Required work —
Extract, word for word, every line from the one containing "PIN_Y, PIN_BOTTOM_Z), chassis)" through the one containing "obj.matrix_world = Matrix.Identity(4)", with both end lines kept.

Material provided —
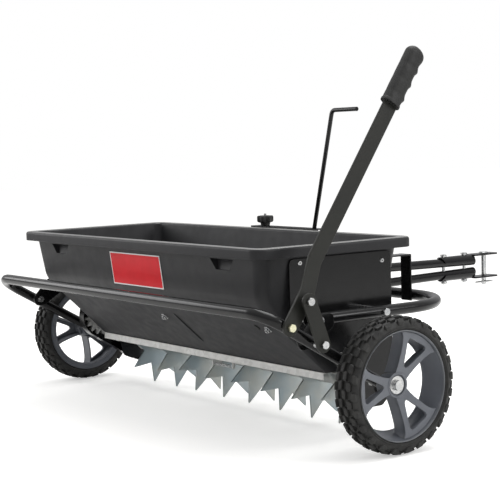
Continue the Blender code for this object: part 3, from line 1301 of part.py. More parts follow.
def make_closure_guide(chassis):
    """The rail on the front panel that the strip slides on, with the finger that anchors its spring."""
    away = Vector((PANEL.y, -PANEL.x))
    foot = Vector((FLOOR_FRONT_Y, FLOOR_Z)) + away * GAP
    head = foot + PANEL * GUIDE_FLANGE
    shelf = CLOSURE_BOTTOM - GAP
    inner = CLOSURE_FRONT_Y + 2 * GAP
    edge = inner - GUIDE_SHELF
    outline = [(head.x, head.y), (foot.x, foot.y), (inner, FLOOR_Z - 2 * GAP), (inner, shelf), (edge, shelf),
               (edge, shelf - GUIDE_THICKNESS), (inner + GUIDE_THICKNESS, shelf - GUIDE_THICKNESS),
               (foot.x + away.x * GUIDE_THICKNESS, foot.y + away.y * GUIDE_THICKNESS),
               (head.x + away.x * GUIDE_THICKNESS, head.y + away.y * GUIDE_THICKNESS)]
    sheet = plate(outline, [], -FLOOR_HALF_LENGTH, FLOOR_HALF_LENGTH, "X")
    rail = add("closure_guide", sheet, chassis, GALVANISED)
    rear, low = SPRING_Y - SPRING_RADIUS, SPRING_Z - SPRING_RADIUS
    under_shelf = shelf - GUIDE_THICKNESS / 2
    under_lip = CLOSURE_TOP - CLOSURE_LIP - GUIDE_THICKNESS
    finger = [(inner, under_shelf), (edge, under_shelf), (edge, under_lip), (rear, under_lip), (rear, low),
              (edge, low), (inner, under_lip)]
    combine(rail, plate(finger, [circle((SPRING_Y, SPRING_Z), SPRING_EYE, 8)],
                        SPRING_FROM_X - TAB_THICKNESS, SPRING_FROM_X, "X"), chassis, "UNION")


def make_spring(chassis):
    """A coil spring along X, hooked through the guide's finger and the strip's tab."""
    coil_from, coil_to = SPRING_FROM_X + SPRING_LEAD, SPRING_TO_X - SPRING_LEAD
    straight = (SPRING_TAIL, -SPRING_LEAD / 2)
    path = [(SPRING_FROM_X - out, SPRING_Y, SPRING_Z) for out in straight]
    total = SPRING_TURNS * SPRING_STEPS
    for k in range(total + 1):
        a = 2 * math.pi * k / SPRING_STEPS
        x = coil_from + (coil_to - coil_from) * k / total
        path.append((x, SPRING_Y + SPRING_RADIUS * math.cos(a), SPRING_Z + SPRING_RADIUS * math.sin(a)))
    path += [(SPRING_TO_X + out, SPRING_Y, SPRING_Z) for out in reversed(straight)]
    add("closure_spring", sweep(path, SPRING_WIRE, 4), chassis, BRIGHT_ZINC)


# Flow control

def make_flow_rod(flow):
    """One bent rod: handle, arm, pivot run under the hopper, crank and toe."""
    corners = [(FLOW_TOP_X + FLOW_HANDLE, FLOW_ROD_Y, FLOW_TOP_Z), (FLOW_TOP_X, FLOW_ROD_Y, FLOW_TOP_Z),
               (FLOW_PIVOT_X, FLOW_ROD_Y, FLOW_PIVOT_Z), (FLOW_PIVOT_X, FLOW_CRANK_Y, FLOW_PIVOT_Z),
               (FLOW_TOE_X, FLOW_CRANK_Y, FLOW_TOE_Z),
               (FLOW_TOE_X, METERING_Y - FLOW_TOE_SETBACK, FLOW_TOE_Z)]
    add("flow_rod", sweep(bent(corners, FLOW_BEND, 3), FLOW_ROD_RADIUS, 8), flow, BLACK_PAINT)


def make_flow_bracket(chassis):
    """A strap down from the hopper's front wall with the sleeve that the rod turns in."""
    top = HOPPER_TOP - FLOW_BRACKET_DROP
    y = front_wall_y(top) + GAP
    half = FLOW_BRACKET_WIDTH / 2
    clear = FLOW_ROD_RADIUS + SLEEVE_CLEARANCE
    hole = bore((FLOW_PIVOT_X, FLOW_PIVOT_Z), clear)
    corners = rectangle((FLOW_PIVOT_X - half, FLOW_PIVOT_Z - half), (FLOW_PIVOT_X + half, top))
    outline = rounded(corners, half * FLOW_BRACKET_ROUND_SHARE, 3)
    sheet = plate(outline, [hole], y, y + FLOW_BRACKET_THICKNESS, "Y")
    strap = add("flow_bracket", sheet, chassis, BLACK_PAINT)
    inner, outer = clear / math.cos(math.pi / 12) + GAP, clear + SLEEVE_WALL
    rear, front = FLOW_CRANK_Y + SLEEVE_END, FLOW_ROD_Y - SLEEVE_END
    profile = [(inner, rear), (outer, rear), (outer, front), (inner, front)]
    combine(strap, turned(profile, Vector((FLOW_PIVOT_X, 0, FLOW_PIVOT_Z)), "Y", 12), chassis, "UNION")


def make_gauge(chassis):
    """The slotted rail in front of the rim that guides the arm and carries the stop."""
    back = HOPPER_FRONT_Y + GAP
    front = back + GAUGE_WIDTH
    slot_half = FLOW_ROD_RADIUS + GAUGE_SLOT_CLEARANCE
    slot_from = STOP_X - STOP_TRAVEL - STOP_NECK + slot_half - GAP
    slot_to = GAUGE_ROD_X + GAUGE_SLOT_CLEARANCE
    left, right = slot_from - GAUGE_END_MARGIN, slot_to + GAUGE_END_MARGIN
    top = plate(rectangle((left, back), (right, front)),
                [slot((slot_from, FLOW_ROD_Y), (slot_to, FLOW_ROD_Y), slot_half)], GAUGE_Z, GAUGE_TOP, "Z")
    gauge = add("flow_gauge", top, chassis, BLACK_PAINT)
    corners = rectangle((back, GAUGE_TOP - GAUGE_FLANGE),
                        (back + GAUGE_THICKNESS, GAUGE_Z + GAUGE_THICKNESS / 2))
    combine(gauge, plate(corners, [], left + GAP, right - GAP, "X"), chassis, "UNION")


def make_stop(stop, knob):
    """A collar that slides in the gauge's slot, and the lobed knob that clamps it."""
    stud = KNOB_STUD + GAP
    under, over = GAUGE_Z - GAP, GAUGE_TOP + GAP
    foot = FLOW_ROD_Y - HOPPER_FRONT_Y - GAUGE_THICKNESS - 3 * GAP
    profile = [(stud, under - STOP_FLANGE_THICKNESS), (foot, under - STOP_FLANGE_THICKNESS),
               (foot, under), (STOP_NECK, under), (STOP_NECK, over), (STOP_FLANGE, over),
               (STOP_FLANGE, over + STOP_FLANGE_THICKNESS), (stud, over + STOP_FLANGE_THICKNESS)]
    centre = Vector((STOP_X, FLOW_ROD_Y, 0.0))
    add("stop_block", turned(profile, centre, "Z", 16), stop, BLACK_PAINT)
    base = over + STOP_FLANGE_THICKNESS + GAP
    sections = [(over + GAP, KNOB_STUD, 0.0), (base, KNOB_STUD, 0.0)]
    for up, wide, lobe in KNOB_PROFILE:
        sections.append((base + KNOB_HEIGHT * up, KNOB_RADIUS * wide, KNOB_LOBE * lobe))
    rings = []
    for z, radius, lobe in sections:
        ring = []
        for k in range(4 * KNOB_LOBES):
            a = 2 * math.pi * k / (4 * KNOB_LOBES)
            r = radius + lobe * math.cos(KNOB_LOBES * a)
            ring.append(centre + Vector((r * math.cos(a), r * math.sin(a), z)))
        rings.append(ring)
    add("stop_knob", loft(rings), knob, GRIP_VINYL)


# The whole machine

chassis = Body("chassis")
make_hopper(chassis)
make_label(chassis)
make_end_plates(chassis)
make_bearings(chassis)
make_gear_guard(chassis)
make_main_frame(chassis)
make_front_brackets(chassis)
make_pivot_plates(chassis)
make_drawbar(chassis)
make_drawbar_bracket(chassis)
make_hitch_plates(chassis)
make_closure_guide(chassis)
make_spring(chassis)
make_flow_bracket(chassis)
make_gauge(chassis)

lift_frame = Body("lift_frame", (0.0, PIVOT_Y, PIVOT_Z), chassis)
make_lift_tube(lift_frame)
make_lever(lift_frame)
make_grip(lift_frame)
make_lift_fasteners(lift_frame)
for side_name, side_sign in SIDES:
    wheel = Body("wheel_" + side_name, (side_sign * WHEEL_X, 0.0, WHEEL_RADIUS), lift_frame)
    make_tyre(side_name, side_sign, wheel)
    make_rim(side_name, side_sign, wheel)

spiker_body = Body("spiker", (0.0, SHAFT_Y, SHAFT_Z), chassis)
idler_body = Body("idler", (GEAR_X, IDLER_Y, IDLER_Z), chassis)
agitator_body = Body("agitator", (0.0, AGITATOR_Y, AGITATOR_Z), chassis)
make_spiker(spiker_body)
make_gears(idler_body, agitator_body)

closure_body = Body("closure", (0.0, CLOSURE_REAR_Y, CLOSURE_TOP), chassis)
make_closure(closure_body)
make_flow_rod(Body("flow_arm", (FLOW_PIVOT_X, FLOW_ROD_Y, FLOW_PIVOT_Z), chassis))
stop_body = Body("flow_stop", (STOP_X, FLOW_ROD_Y, GAUGE_Z), chassis)
make_stop(stop_body, Body("knob", (STOP_X, FLOW_ROD_Y, GAUGE_Z), stop_body))

pin_body = Body("pin", (0.0, PIN_Y, PIN_BOTTOM_Z), chassis)
make_pin(pin_body)
make_hairpin(Body("clip", (0.0, PIN_Y, HAIRPIN_Z), pin_body))
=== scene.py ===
"""Looks of a tow-behind spiker seeder: its finishes, fine surfaces and small fittings.

Metres, +Z up, +Y forward along the tow direction, +X the machine's right side.
"""
import json
from math import atan, copysign, cos, exp, hypot, pi, radians, sin, sqrt, tan

import bmesh
import bpy
from mathutils import Matrix, Vector


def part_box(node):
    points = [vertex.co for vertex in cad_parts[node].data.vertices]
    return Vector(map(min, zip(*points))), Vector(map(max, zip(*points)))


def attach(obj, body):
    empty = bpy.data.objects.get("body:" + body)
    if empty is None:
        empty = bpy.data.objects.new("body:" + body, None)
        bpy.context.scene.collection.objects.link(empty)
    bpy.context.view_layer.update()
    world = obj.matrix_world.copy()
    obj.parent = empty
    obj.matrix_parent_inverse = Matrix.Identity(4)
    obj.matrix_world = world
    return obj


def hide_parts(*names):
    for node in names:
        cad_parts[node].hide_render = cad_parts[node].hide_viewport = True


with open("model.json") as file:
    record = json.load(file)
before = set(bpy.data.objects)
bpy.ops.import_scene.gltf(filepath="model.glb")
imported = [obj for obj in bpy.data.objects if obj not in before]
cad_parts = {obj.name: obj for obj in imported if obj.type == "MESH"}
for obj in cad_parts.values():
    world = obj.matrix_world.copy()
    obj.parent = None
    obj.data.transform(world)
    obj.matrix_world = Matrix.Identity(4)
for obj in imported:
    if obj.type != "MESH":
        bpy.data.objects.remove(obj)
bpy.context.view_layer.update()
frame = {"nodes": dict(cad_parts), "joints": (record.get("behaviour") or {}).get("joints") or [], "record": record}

# The gap that keeps pieces from touching
GAP = 0.0003

# Tubes, bars and the hitch plates
TUBE_RADIUS = 0.011
TUBE_WALL = 0.0018
TUBE_SIDES = 28
LOOP_BEND = 0.15
LIFT_BENDS = [0.045, 0.078]
DRAWBAR_RADIUS = 0.0105
DRAWBAR_NOSE = 0.013
DRAWBAR_BEND = 0.02
DRAWBAR_SETTLE = 0.04
SADDLE_WALL = 0.003
SADDLE_SIDE = 0.0015
SADDLE_LENGTH = 0.11
SADDLE_SLANT = 0.009
TONGUE_THICKNESS = 0.004
TONGUE_OVERLAP = 0.004
TONGUE_ROUND = 0.006
PIN_HOLE = 0.0068
FLOW_ROD_RADIUS = 0.0045
FLOW_BEND = 0.012
FLOW_LEAN = radians(15.6)
FLOW_CRANK = 0.06

# Hopper
HOPPER_WALL = 0.004
LIP_HEIGHT = 0.02
LIP_OVERHANG = 0.0205
LIP_WALL = 0.0032
LIP_ROUND = 0.0055
LIP_EDGE = 0.0008
# How far up a face of the rim's top must point to get the painted highlight
PAINTED_HIGHLIGHT_RISE = 0.8
WALL_DRAFT = 0.13
BEND_Z = 0.275
BEND_ROUND = 0.016
CORNER_RADIUS = 0.026
CORNER_LOSS = 0.004
FLOOR_Z = 0.133
FLOOR_REAR_Y = -0.032
FLOOR_FRONT_Y = -0.004
FLOOR_HALF_LENGTH = 0.41799
FLOOR_CORNER = 0.004
FLOOR_WALL_SLANT = 1.45
METERING_LENGTH = 0.024
METERING_WIDTH = 0.01
METERING_ROUND = 0.004
AGITATOR_HOLE = 0.0062

# Finger pockets under the rear lip
POCKET_FROM_END = 0.103
POCKET_LENGTH = 0.078
POCKET_DROP = 0.0252
POCKET_HEIGHT = 0.021
POCKET_DEPTH = 0.014
POCKET_FOOT_DEPTH = 0.0045
POCKET_TAPER = 0.016

# Wheels
TREAD_LUGS = 24
TREAD_HEIGHT = 0.0056
RIM_INSET = 0.0035
RIM_SETBACK = 0.006
BARREL_DEPTH = 0.05
HUB_SETBACK = 0.0135
HUB_RECESS = 0.008
HUB_RING = 0.0045
SPOKE_DISH = 0.0158
SPOKE_ROOT = 0.0215
SPOKE_REACH = 0.0978
SPOKE_PLATE = 0.006
SPOKE_DEPTH = 0.03
SPOKE_WALL = 0.0036

# Fastener sizes: shank radius, head corner radius, head height
M8 = (0.004, 0.0078, 0.0055)
M6 = (0.003, 0.0062, 0.0042)
AXLE_HEX = (0.0063, 0.011, 0.007)

# Their spacer tubes and washer by radius, and the ends of their threads and hexagons
SPACER_TUBE = 0.0075
HUB_TUBE = 0.0105
AXLE_WASHER = 0.0165
WASHER_HEIGHT = 0.0018
THREAD_END = 0.0015
CHAMFER_HEIGHT = 0.12
CHAMFER_FACE = 0.88


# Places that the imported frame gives

def joint_at(name):
    for joint in frame["joints"]:
        if joint["name"] == name:
            return Vector(joint["pos_m"])
    raise KeyError(name)


def box_middle(node):
    low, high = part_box(node)
    return (low + high) / 2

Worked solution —
pin_body = Body("pin", (0.0, PIN_Y, PIN_BOTTOM_Z), chassis)
make_pin(pin_body)
make_hairpin(Body("clip", (0.0, PIN_Y, HAIRPIN_Z), pin_body))
=== scene.py ===
"""Looks of a tow-behind spiker seeder: its finishes, fine surfaces and small fittings.

Metres, +Z up, +Y forward along the tow direction, +X the machine's right side.
"""
import json
from math import atan, copysign, cos, exp, hypot, pi, radians, sin, sqrt, tan

import bmesh
import bpy
from mathutils import Matrix, Vector


def part_box(node):
    points = [vertex.co for vertex in cad_parts[node].data.vertices]
    return Vector(map(min, zip(*points))), Vector(map(max, zip(*points)))


def attach(obj, body):
    empty = bpy.data.objects.get("body:" + body)
    if empty is None:
        empty = bpy.data.objects.new("body:" + body, None)
        bpy.context.scene.collection.objects.link(empty)
    bpy.context.view_layer.update()
    world = obj.matrix_world.copy()
    obj.parent = empty
    obj.matrix_parent_inverse = Matrix.Identity(4)
    obj.matrix_world = world
    return obj


def hide_parts(*names):
    for node in names:
        cad_parts[node].hide_render = cad_parts[node].hide_viewport = True


with open("model.json") as file:
    record = json.load(file)
before = set(bpy.data.objects)
bpy.ops.import_scene.gltf(filepath="model.glb")
imported = [obj for obj in bpy.data.objects if obj not in before]
cad_parts = {obj.name: obj for obj in imported if obj.type == "MESH"}
for obj in cad_parts.values():
    world = obj.matrix_world.copy()
    obj.parent = None
    obj.data.transform(world)
    obj.matrix_world = Matrix.Identity(4)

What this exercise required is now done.